I can watch a politician for a few minutes and immediately see a dozen presentational characteristics that I can sharpen or eliminate. Essentially, public speaking consists of only 2 steps:
Step 1: deciding what to say
Step 2: saying it
Most senior executives and politicians don’t have a system to decide what to say, and they certainly don’t have a process for how to say it. I fill that gap. Coaching also involves identifying what clients are already doing well. After all, if they are the CEO, PM or President they must have done something right in order to get there. I help them to capture and crystallise what they do brilliantly at the same as exorcising the horrible habits that are holding them back from total world domination.
The most exciting area of my work is preparing high powered individuals for high pressure TV interviews.
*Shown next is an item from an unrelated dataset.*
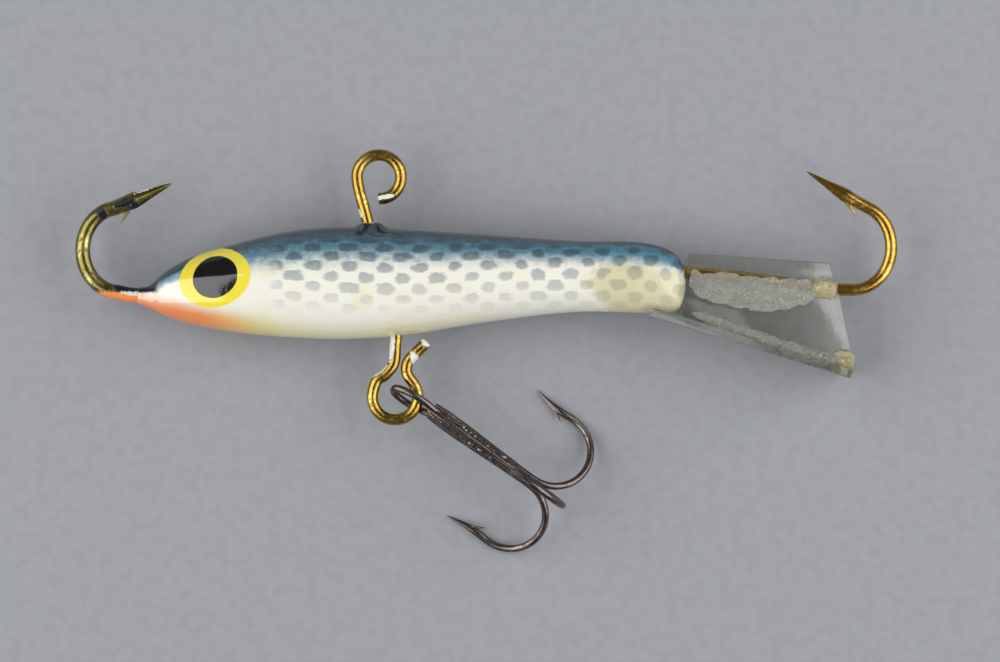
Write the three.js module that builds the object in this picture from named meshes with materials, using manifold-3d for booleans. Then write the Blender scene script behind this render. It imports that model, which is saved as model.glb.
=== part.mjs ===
// A small cast and painted minnow jig for ice fishing, lying on its left side.
// Millimetres, +Z up. The drawing frame has its origin at the nose, X towards the tail,
// Y towards the back and Z out of the fish's side; the end of the file sets it on the table.

import * as THREE from "three";
import { mergeVertices } from "three/addons/utils/BufferGeometryUtils.js";
import Module from "manifold-3d";

const wasm = await Module();
wasm.setup();

// Driving dimensions

const gap = 0.3; // clearance where one piece is let into another
const midHeight = 3.95; // the fish's middle plane above the table

// Sections of the cast and painted body: place along it, back, belly, half thickness.
const bodySections = [
  [-0.9, -0.85, -0.85, 0],
  [-0.65, -0.2, -1.5, 0.68],
  [0.4, 0.1, -1.93, 1.0],
  [1.6, 1.2, -2.55, 1.85],
  [3.8, 2.43, -3.25, 2.7],
  [6.5, 3.3, -3.82, 3.35],
  [12.6, 4.75, -4.42, 4.0],
  [17.5, 5.06, -4.55, 4.05],
  [23, 4.79, -4.1, 4.03],
  [28.5, 4.45, -3.2, 3.65],
  [36.5, 3.9, -2.25, 2.95],
  [42.8, 3.68, -2.3, 2.3],
  [45.5, 2.5, -2.0, 1.55],
  [46.2, 0.15, 0.15, 0],
];
const bodyRings = 40;
const bodySides = 32;

// Paint built up round the foot of the line tie.
const mound = { x: 19.4, y: 5.05, halfLength: 1.55, rise: 0.52, halfWidth: 1.2, sides: 20, rings: 12 };

const tieRadius = 0.53; // line tie wire
const hangerRadius = 0.5; // belly wire
const trebleRadius = 0.31;
const pointRadius = 0.04; // what is left of the wire at a hook's tip
const pointFullness = 0.8; // 1 draws a straight cone, less a fuller one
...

My TV coaching is based around this core premise: the best time to say a brilliant idea out loud in front of a million people is not two seconds after you have first thought of it. The secret of a great TV interview is to prepare, sharpen, rehearse, edit and absolutely nail down what you’re going to say long before you face the camera. You can’t just rock up to a TV studio and expect to be annoyingly brilliant. Unless you are Michael Gove. With your advisory team, you have to consider what are the potential weak points of your policy or position and workshop the potential hostile questions. Or you could just blag it after a vague chat in the back of your plush ministerial car on the way to the studio, thus guaranteeing some entertaining but career-limiting TV.
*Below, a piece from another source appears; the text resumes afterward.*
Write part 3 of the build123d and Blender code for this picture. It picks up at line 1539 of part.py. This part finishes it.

My advice is unusual: I advise my clients to actually answer the question head-on in the first two sentences of their reply, irrespective of how painful the truth is. Answer avoidance only leads to an angry audience at home. And in the era of social media, your avoidance is immediately available for everyone to watch on their phone again and again.
My favourite memory of St John’s was arriving on a snowy day in January for my admission interview. I was still in awe of my surroundings when I saw a slightly unkempt graduate student with longish hair struggling with two massive piles of books. He was trying and failing to open a door, so I rushed over and held it open for him. He said, “Oh, thank you. You’re a life saver!”
Later, I went up to the room where I was due to be interviewed. The chap who had been struggling with the books opened the door. He wasn’t a grad student. It turned out to be Malcolm Clarke, the Director of Studies for Law. He said, “I got the books up eventually.”
And I said to him, “If I’d known who you were, I’d have carried up the books for you!”
And he laughed. A lot. As did the chap who was sitting at the desk behind him: Dr Peter Linehan. I knew I was competing against people with better results than me for a place. But at that moment, I knew I was 40-Love up in the first game, against serve. They didn’t ask a single difficult question and we spent most of the next 20 minutes laughing. I knew I was in the right place, at the right time with the right people.
I have always been desperately proud of the College. I have been furiously milking my experience at the Union Society for the last 40 years. And I know I would never have been elected President if it wasn’t for all the people who walked past the First Court Porter’s Lodge and over Bridge Street to vote for me just because I was a Johnian. I still well up just a little bit when I hear one of us say “Once a Johnian, always a Johnian”.